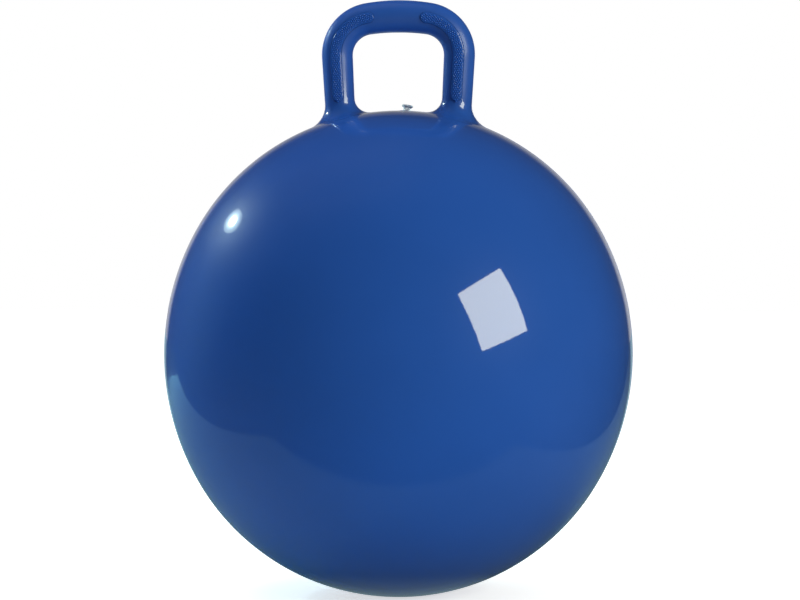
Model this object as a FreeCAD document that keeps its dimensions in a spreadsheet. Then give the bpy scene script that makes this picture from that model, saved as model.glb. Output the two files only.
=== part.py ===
import FreeCAD, Part
import Sketcher
import math
import os
import re

# Hopper ball: a hollow soft vinyl moulding with a loop handle, a bush that is set in its crown,
# and the plug that closes the bush.
# Millimetres. +Z is up and the origin is the middle of the flat that the ball stands on. The handle
# lies in the XZ plane, the front faces -Y and the valve is behind the handle.

DRIVING_SIZES = [
    # the round skin
    ("ball_width", 450.0),          # across the belt, blown up
    ("ball_height", 467.0),         # pole to pole, before its weight flattens it
    ("belt_angle", 30.0),           # latitude where the belt's arc runs into the crown's
    ("rest_width", 60.0),           # the flat that carries the weight
    ("skin_wall", 1.2),
    # the loop handle
    ("handle_rise", 90.0),          # from the crown up to the bar's centreline
    ("handle_spacing", 112.0),      # between the legs' centrelines, level with the crown
    ("leg_splay", 3.0),             # each leg leans outwards, in degrees
    ("bend_radius", 35.0),          # centreline of the two upper bends
    ("bar_radius", 195.0),          # the bar is a shallow arch
    ("bar_thickness", 31.0),        # across the tube at the middle of the bar
    ("leg_thickness", 29.8),        # across the tube at the top of a leg
    ("foot_thickness", 28.0),       # across the tube at its feet
    ("foot_fillet", 16.0),          # where a foot flares into the crown
    ("handle_wall", 2.5),
    # the raised grip pads on the handle's front and back
    ("pad_width", 11.0),
    ("pad_height", 0.8),
    ("pad_gap", 44.0),              # bare bar between the left and right pads
    ("pad_foot_rise", 8.0),         # lowest end of a pad above the crown
    # the valve
    ("valve_back", 35.0),           # behind the handle's plane
    ("valve_side", 4.5),            # to the right of the middle
    ("valve_lean", 8.0),            # the bush sits a little crooked, in degrees to the right
    ("boss_width", 28.0),           # thicker skin round the bush, on the inside
    ("boss_depth", 4.5),            # from the outer skin down to the boss's flat face
    ("seat_width", 16.0),           # the bush's barrel
    ("seat_fit", 0.05),             # radial clearance of the barrel in the skin
    ("collar_height", 2.5),         # the bush stands proud of the skin
    ("collar_round", 1.2),
    ("flange_width", 22.0),         # the bush's flange, under the boss
    ("flange_thickness", 1.6),
    ("tail_width", 12.0),           # the bush's tail inside the ball
    ("tail_length", 7.0),
    ("mouth_chamfer", 0.6),
    ("plug_ring_width", 7.6),       # the plug's two sealing rings
    ("plug_fit", 0.05),             # radial clearance of the rings in the bore
    ("ring_length", 1.6),
    ("ring_land", 0.6),             # the straight part of a ring, above its cone
    ("ring_pitch", 4.5),
    ("ring_above_tip", 1.0),        # from the tip's cone up to the lower ring
    ("plug_neck_width", 6.8),
    ("plug_head_width", 10.5),
    ("plug_head_thickness", 1.5),
    ("plug_head_flare", 1.2),       # the neck flares out under the head
    ("plug_head_round", 0.6),
    ("plug_proud", 7.5),            # from the skin up to the underside of the head
    ("plug_length", 18.0),          # from the underside of the head down to the tip
    ("plug_tip_width", 4.6),
    ("plug_tip_length", 3.0),
]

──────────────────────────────

=== Written request ===
Quote exactly the stretch of lines above that starts at the first one and ends at the line with "# lies in the", and nothing beyond it.

=== Full output ===
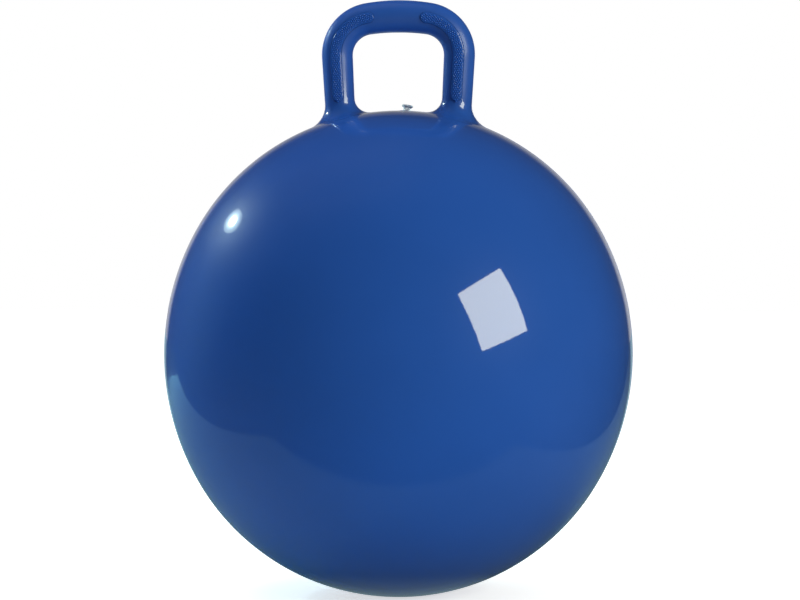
Model this object as a FreeCAD document that keeps its dimensions in a spreadsheet. Then give the bpy scene script that makes this picture from that model, saved as model.glb. Output the two files only.
=== part.py ===
import FreeCAD, Part
import Sketcher
import math
import os
import re

# Hopper ball: a hollow soft vinyl moulding with a loop handle, a bush that is set in its crown,
# and the plug that closes the bush.
# Millimetres. +Z is up and the origin is the middle of the flat that the ball stands on. The handle
# lies in the XZ plane, the front faces -Y and the valve is behind the handle.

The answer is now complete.